When I was in Ecuador, guys would say dirty things to me on the street and grab me as I walked by. The difference, though, was that I was more prepared for that and I expected it. I would cross the street if I saw a man on my side I didn't have a good feeling about. I took Taekwondo classes for exercise but also for protection if I needed it. I remember my coach would tell me, "Always be ready. Always. Expect that something might happen so you can react and fight back. They want to startle you because it's easier for them. Keep your eyes open and BE AWARE of everything and everyone around you." I was pretty good at this but one day outside my family's shoe store I was day dreaming about something and suddenly someone jumped at me as if to attack. I jumped back, startled of course, only to realize it was my coach. "What have I told you? You weren't aware. You were off in your own world!" He was testing me and I failed... damn. From then on, I tried to be aware of my surroundings -- much easier said than done.

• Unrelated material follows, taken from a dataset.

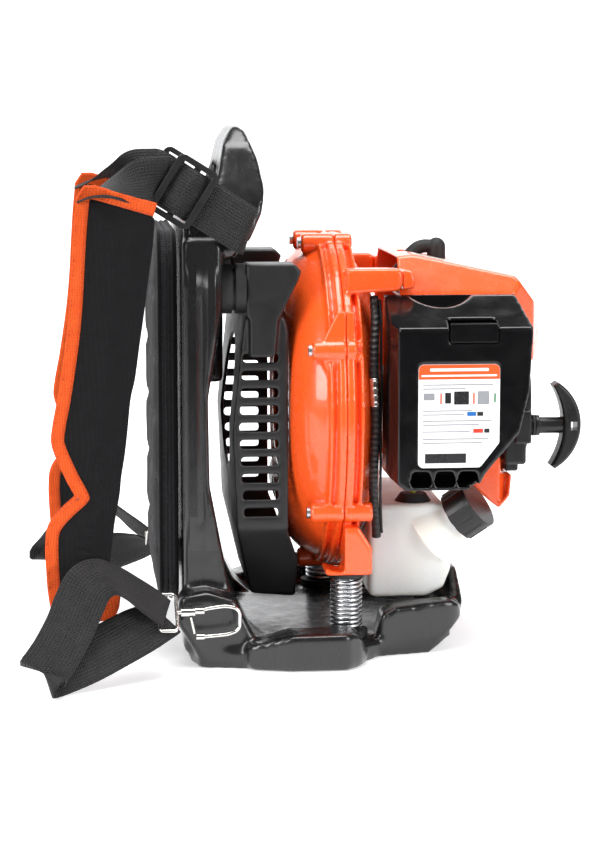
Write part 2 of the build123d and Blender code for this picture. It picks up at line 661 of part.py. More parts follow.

I realize now that I was much more street savvy in those times and much more prepared at the age of 16 to deal with stuff like this. Ecuador is a 3rd world country and I expected it there. They tell us when we first arrive in Japan that it's a really safe country. Well, low crime may be true but as far as perverted asswipes go that's bullshit. I was lolled into a feeling of security and complacency. Maybe I'm taking this to an extreme (it's not like he raped me or anything, but it was f'cked up nonetheless), but I'd rather be aware next time, or at least have something in my pocket that I can throw at him.... I need to be aware of what's happening around me. If he does turn out to be a stalker, then I need to keep my eyes and ears open. I'm also going to tell my other teachers at the school nearby. All my students walk on that road to the train station and I'm worried he might do the same thing to them as well. I need to warn the school that he's there -- maybe they'll do something about it if they're worried about the students. (Unfortunately I got a better view of his dick than I did his face, so if they ask me all I can say is, "well, he's maybe early 30's and definitely Japanese".)
When I get home, I've decided to get back into some form of martial arts. Not only is it great exercise, but it also gives you the skills and awareness needed to protect yourself.
Anyway, I'm still dealing with a bit of residual anger, but whatever. It'll pass and life will go on! Any thoughts on this would be appreciated. Thanks.